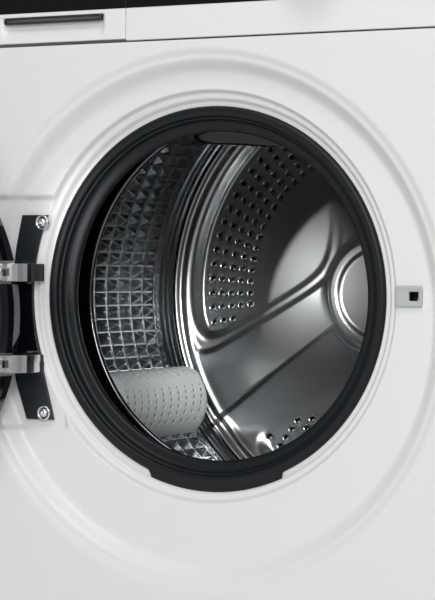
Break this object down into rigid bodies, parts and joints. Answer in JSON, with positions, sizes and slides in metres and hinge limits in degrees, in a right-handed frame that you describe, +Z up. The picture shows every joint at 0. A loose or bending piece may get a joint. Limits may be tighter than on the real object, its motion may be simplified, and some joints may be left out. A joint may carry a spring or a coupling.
{
  "type": "front load washing machine",
  "caption": "White front load washing machine with its round door open, rubber gasket, embossed steel drum, dispenser drawer, control band and sprung tub.",
  "frame": {"origin": "on the floor under the middle of the cabinet", "axes": "+Z up, the front panel with the porthole faces -Y, +X to the right seen from the front"},
  "size_m": [0.8963, 0.7577, 0.85],
  "materials": {
    "white_enamel": "satin",
    "galvanised": "satin",
    "steel": "polished",
    "chrome": "polished",
    "cast_metal": "matte",
    "dark_metal": "satin",
    "white_plastic": "satin",
    "grey_plastic": "matte",
    "dark_plastic": "gloss",
    "tub_plastic": "matte",
    "black_glass": "gloss",
    "bowl_glass": "clear",
    "gasket_rubber": "matte",
    "concrete": "rough"
  },
  "bodies": {
    "cabinet": {"cabinet_shell": "white_enamel", "base_frame": "galvanised", "front_panel": "white_enamel", "kick_panel": "white_enamel", "rear_cover": "galvanised", "worktop": "white_plastic", "top_brace": "galvanised", "fascia": "white_plastic", "display_glass": "black_glass", "dispenser_housing": "white_plastic", "inlet_valve": "grey_plastic", "drain_pump": "white_plastic", "drain_hose": "gasket_rubber", "cord_gland": "gasket_rubber", "door_lock": "white_plastic", "hinge_plate": "dark_metal", "hinge_cover": "dark_plastic", "hinge_lugs": "chrome", "hinge_pins": "chrome", "damper_cylinders": "grey_plastic"},
    "tub": {"tub_front": "tub_plastic", "tub_rear": "tub_plastic", "upper_counterweight": "concrete", "front_counterweight": "concrete", "heater": "steel", "bearings": "steel", "motor_housing": "dark_metal", "drive_belt": "gasket_rubber", "damper_rods": "galvanised", "gasket": "gasket_rubber", "suspension_springs": "galvanised", "sump_hose": "gasket_rubber", "spray_nozzle": "dark_plastic"},
    "drum": {"drum_shell": "steel", "drum_front": "steel", "drum_back": "steel", "lifter_1": "grey_plastic", "lifter_2": "grey_plastic", "lifter_3": "grey_plastic", "drum_spider": "cast_metal", "drum_pulley": "cast_metal"},
    "motor_rotor": {"motor_pulley": "cast_metal"},
    "door": {"door_frame": "dark_plastic", "door_glass": "bowl_glass", "door_inner_ring": "dark_plastic", "hinge_straps": "chrome", "door_hook": "steel"},
    "drawer": {"drawer_front": "white_plastic", "drawer_glass": "black_glass", "drawer_tray": "grey_plastic", "drawer_handle": "dark_plastic"},
    "knob": {"programme_knob": "grey_plastic"},
    "power": {"power_button": "grey_plastic"},
    "start": {"start_button": "grey_plastic"},
    "flap": {"filter_flap": "white_enamel"},
    "plug": {"filter_plug": "grey_plastic"},
    "foot_front_left": {"foot_1": "gasket_rubber"},
    "foot_front_right": {"foot_2": "gasket_rubber"},
    "foot_rear_left": {"foot_3": "gasket_rubber"},
    "foot_rear_right": {"foot_4": "gasket_rubber"}
  },
  "joints": [
    {"name": "door_swing", "type": "hinge", "parent": "cabinet", "child": "door", "pos_m": [-0.196, -0.306, 0.4562], "axis": [0, 0, -1], "range_deg": [-168, 0]},
    {"name": "drawer_slide", "type": "slide", "parent": "cabinet", "child": "drawer", "axis": [0, -1, 0], "range_m": [0, 0.17]},
    {"name": "knob_turn", "type": "hinge", "parent": "cabinet", "child": "knob", "pos_m": [0.11, -0.29, 0.7735], "axis": [0, 1, 0], "continuous": true},
    {"name": "power_press", "type": "slide", "parent": "cabinet", "child": "power", "axis": [0, 1, 0], "range_m": [0, 0.0015], "stiffness_N_per_m": 600, "springref_m": -0.001},
    {"name": "start_press", "type": "slide", "parent": "cabinet", "child": "start", "axis": [0, 1, 0], "range_m": [0, 0.0015], "stiffness_N_per_m": 600, "springref_m": -0.001},
    {"name": "flap_swing", "type": "hinge", "parent": "cabinet", "child": "flap", "pos_m": [0.207, -0.28875, 0.04405], "axis": [1, 0, 0], "range_deg": [0, 100]},
    {"name": "plug_turn", "type": "hinge", "parent": "cabinet", "child": "plug", "pos_m": [0.207, -0.2, 0.073], "axis": [0, -1, 0], "range_deg": [0, 450]},
    {"name": "tub_float", "type": "slide", "parent": "cabinet", "child": "tub", "axis": [0, 0, 1], "range_m": [-0.006, 0.006], "stiffness_N_per_m": 14000, "springref_m": 0.02957, "deforming": ["suspension_springs", "sump_hose", "gasket"]},
    {"name": "drum_spin", "type": "hinge", "parent": "tub", "child": "drum", "pos_m": [0, 0, 0.478], "axis": [0, 1, 0], "continuous": true},
    {"name": "motor_spin", "type": "hinge", "parent": "tub", "child": "motor_rotor", "pos_m": [-0.07, 0.19, 0.135], "axis": [0, 1, 0], "continuous": true},
    {"name": "level_front_left_turn", "type": "hinge", "parent": "cabinet", "child": "foot_front_left", "pos_m": [-0.253, -0.24, 0], "axis": [0, 0, 1], "continuous": true},
    {"name": "level_front_right_turn", "type": "hinge", "parent": "cabinet", "child": "foot_front_right", "pos_m": [0.253, -0.24, 0], "axis": [0, 0, 1], "continuous": true},
    {"name": "level_rear_left_turn", "type": "hinge", "parent": "cabinet", "child": "foot_rear_left", "pos_m": [-0.253, 0.24, 0], "axis": [0, 0, 1], "continuous": true},
    {"name": "level_rear_right_turn", "type": "hinge", "parent": "cabinet", "child": "foot_rear_right", "pos_m": [0.253, 0.24, 0], "axis": [0, 0, 1], "continuous": true}
  ],
  "couplings": [
    {"joint": "motor_spin", "follows": "drum_spin", "ratio": 12.727}
  ]
}
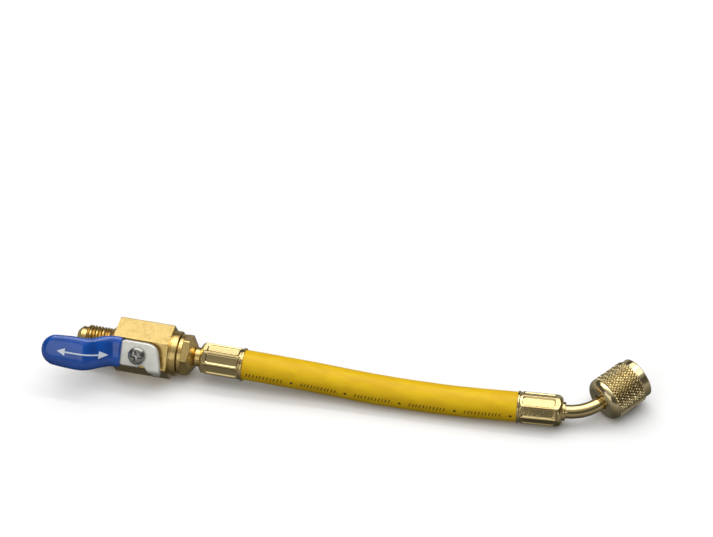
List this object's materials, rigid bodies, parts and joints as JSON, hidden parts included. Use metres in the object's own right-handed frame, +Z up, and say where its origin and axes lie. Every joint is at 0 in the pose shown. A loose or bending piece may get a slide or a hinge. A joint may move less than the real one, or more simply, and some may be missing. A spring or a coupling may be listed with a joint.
{
  "type": "refrigerant charging hose",
  "caption": "Short charging hose with a lever ball valve and flare thread at one end and a bent tube with a knurled swivel nut at the other.",
  "frame": {"origin": "on the bottom flat of the valve's hexagon, straight below the centre of the ball", "axes": "+X along the valve from its flare thread towards the hose, +Z up, normal to the hexagon's top flat"},
  "size_m": [0.2348, 0.0547, 0.0242],
  "materials": {
    "brass": "machined brass with fine tool lines, slightly dulled",
    "bright_brass": "bright pressed and turned brass",
    "bright_steel": "bright steel",
    "plated_steel": "pale satin zinc plate",
    "blue_dip": "glossy dipped vinyl",
    "yellow_rubber": "smooth yellow hose cover",
    "white_seat": "white fluoropolymer",
    "black_rubber": "black sealing rubber"
  },
  "bodies": {
    "hose_assembly": {"valve_body": "brass", "seat_inlet": "white_seat", "seat_outlet": "white_seat", "end_fitting": "brass", "stem_gland": "brass", "ferrule_valve_end": "bright_brass", "hose": "yellow_rubber", "ferrule_elbow_end": "bright_brass", "elbow_tube": "bright_brass", "gasket": "black_rubber", "core_depressor": "brass"},
    "lever": {"ball": "bright_steel", "stem": "bright_steel", "lever_plate": "plated_steel", "lever_grip": "blue_dip", "lever_screw": "bright_steel"},
    "swivel_nut": {"coupling_nut": "bright_brass"}
  },
  "joints": [
    {"name": "lever_turn", "type": "hinge", "parent": "hose_assembly", "child": "lever", "pos_m": [0, 0, 0.00953], "axis": [0, -0.866, 0.5], "range_deg": [-90, 0]},
    {"name": "nut_spin", "type": "hinge", "parent": "hose_assembly", "child": "swivel_nut", "pos_m": [0.17949, 0.01328, 0.00832], "axis": [0.6369, 0.7503, 0.177], "continuous": true}
  ]
}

- [JOB]: In the records above, locate every line with the string "rigid" and copy it.

- [ANSWER FOR THIS EXERCISE]:
Break this object down into rigid bodies, parts and joints. Answer in JSON, with positions, sizes and slides in metres and hinge limits in degrees, in a right-handed frame that you describe, +Z up. The picture shows every joint at 0. A loose or bending piece may get a joint. Limits may be tighter than on the real object, its motion may be simplified, and some joints may be left out. A joint may carry a spring or a coupling.
List this object's materials, rigid bodies, parts and joints as JSON, hidden parts included. Use metres in the object's own right-handed frame, +Z up, and say where its origin and axes lie. Every joint is at 0 in the pose shown. A loose or bending piece may get a slide or a hinge. A joint may move less than the real one, or more simply, and some may be missing. A spring or a coupling may be listed with a joint.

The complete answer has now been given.